▸ YOUR OBJECTIVE: Copy the listing below line for line, starting at its first line and ending with the line that has "white floor under" in it. Add nothing.

▸ DATA:
-----

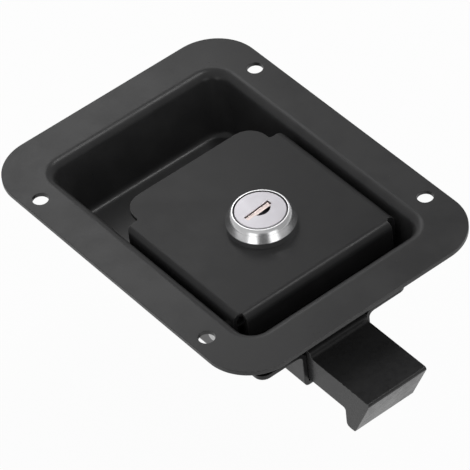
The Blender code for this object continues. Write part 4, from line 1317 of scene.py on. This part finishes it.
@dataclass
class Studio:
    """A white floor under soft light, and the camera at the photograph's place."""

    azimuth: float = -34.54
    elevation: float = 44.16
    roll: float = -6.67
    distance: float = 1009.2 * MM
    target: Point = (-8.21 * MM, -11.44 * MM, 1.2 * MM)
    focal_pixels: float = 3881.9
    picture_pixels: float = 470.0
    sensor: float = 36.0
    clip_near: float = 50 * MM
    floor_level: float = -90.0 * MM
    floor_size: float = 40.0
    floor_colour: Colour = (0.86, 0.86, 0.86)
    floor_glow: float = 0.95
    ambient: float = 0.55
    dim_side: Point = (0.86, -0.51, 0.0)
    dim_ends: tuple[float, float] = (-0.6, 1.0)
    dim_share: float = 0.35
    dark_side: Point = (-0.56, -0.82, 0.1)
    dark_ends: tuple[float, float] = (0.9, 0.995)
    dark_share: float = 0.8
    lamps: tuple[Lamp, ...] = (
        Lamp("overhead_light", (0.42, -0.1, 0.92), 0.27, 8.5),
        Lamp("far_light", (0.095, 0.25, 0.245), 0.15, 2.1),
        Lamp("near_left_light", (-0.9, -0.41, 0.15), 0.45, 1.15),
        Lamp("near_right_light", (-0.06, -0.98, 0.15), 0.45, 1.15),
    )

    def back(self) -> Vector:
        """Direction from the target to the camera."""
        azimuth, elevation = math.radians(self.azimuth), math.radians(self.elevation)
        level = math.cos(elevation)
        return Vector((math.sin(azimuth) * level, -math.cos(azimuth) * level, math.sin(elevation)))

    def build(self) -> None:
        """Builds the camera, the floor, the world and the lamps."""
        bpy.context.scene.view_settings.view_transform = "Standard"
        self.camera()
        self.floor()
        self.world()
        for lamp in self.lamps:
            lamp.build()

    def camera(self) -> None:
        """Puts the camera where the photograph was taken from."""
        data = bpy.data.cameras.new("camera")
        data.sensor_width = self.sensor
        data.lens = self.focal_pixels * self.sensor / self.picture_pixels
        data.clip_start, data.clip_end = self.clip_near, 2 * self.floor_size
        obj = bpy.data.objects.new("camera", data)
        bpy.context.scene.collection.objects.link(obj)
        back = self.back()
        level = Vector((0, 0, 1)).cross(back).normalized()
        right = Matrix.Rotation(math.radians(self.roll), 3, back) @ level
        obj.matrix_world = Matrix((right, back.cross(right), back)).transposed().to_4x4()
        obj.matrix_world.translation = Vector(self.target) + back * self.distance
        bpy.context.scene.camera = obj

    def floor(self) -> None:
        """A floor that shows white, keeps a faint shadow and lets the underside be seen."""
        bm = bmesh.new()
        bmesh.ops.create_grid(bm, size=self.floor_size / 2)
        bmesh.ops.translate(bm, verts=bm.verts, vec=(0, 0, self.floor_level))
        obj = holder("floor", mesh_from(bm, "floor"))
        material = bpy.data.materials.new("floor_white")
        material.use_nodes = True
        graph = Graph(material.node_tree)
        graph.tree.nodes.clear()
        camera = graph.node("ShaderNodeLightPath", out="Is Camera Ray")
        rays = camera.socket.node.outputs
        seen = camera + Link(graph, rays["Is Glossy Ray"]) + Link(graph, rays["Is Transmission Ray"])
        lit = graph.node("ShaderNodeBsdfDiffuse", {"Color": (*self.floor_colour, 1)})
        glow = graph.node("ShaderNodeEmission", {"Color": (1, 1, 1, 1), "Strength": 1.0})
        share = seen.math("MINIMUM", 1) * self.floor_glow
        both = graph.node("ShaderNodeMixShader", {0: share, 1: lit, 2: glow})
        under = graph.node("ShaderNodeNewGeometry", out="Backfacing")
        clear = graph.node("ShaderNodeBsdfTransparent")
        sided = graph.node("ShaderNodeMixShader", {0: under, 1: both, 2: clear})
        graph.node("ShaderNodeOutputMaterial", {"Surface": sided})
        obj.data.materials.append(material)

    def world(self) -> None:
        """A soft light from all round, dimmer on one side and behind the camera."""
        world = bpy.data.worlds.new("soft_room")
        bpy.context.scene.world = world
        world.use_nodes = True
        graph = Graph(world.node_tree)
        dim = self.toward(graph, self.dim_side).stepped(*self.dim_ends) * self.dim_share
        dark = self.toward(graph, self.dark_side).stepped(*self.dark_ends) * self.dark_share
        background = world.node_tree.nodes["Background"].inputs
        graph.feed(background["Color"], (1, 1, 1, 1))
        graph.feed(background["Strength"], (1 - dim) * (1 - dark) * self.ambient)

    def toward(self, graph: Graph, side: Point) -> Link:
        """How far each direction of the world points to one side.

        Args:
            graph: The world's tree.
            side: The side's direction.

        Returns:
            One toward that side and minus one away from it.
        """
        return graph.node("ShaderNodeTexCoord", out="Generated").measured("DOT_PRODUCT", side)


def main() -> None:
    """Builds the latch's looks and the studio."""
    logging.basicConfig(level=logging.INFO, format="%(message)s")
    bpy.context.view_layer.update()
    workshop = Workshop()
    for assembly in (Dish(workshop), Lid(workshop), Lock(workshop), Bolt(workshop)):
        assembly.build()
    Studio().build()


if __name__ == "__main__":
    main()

-----

▸ ANSWER TO THE PROBLEM:
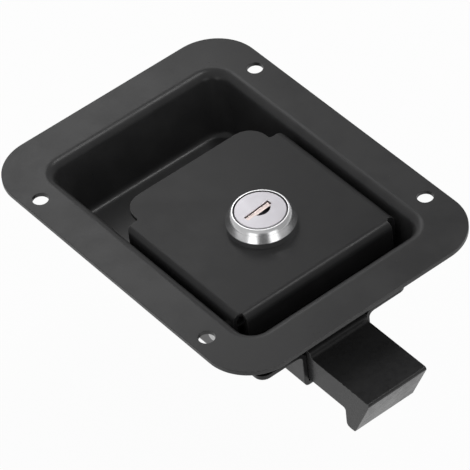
The Blender code for this object continues. Write part 4, from line 1317 of scene.py on. This part finishes it.
@dataclass
class Studio:
    """A white floor under soft light, and the camera at the photograph's place."""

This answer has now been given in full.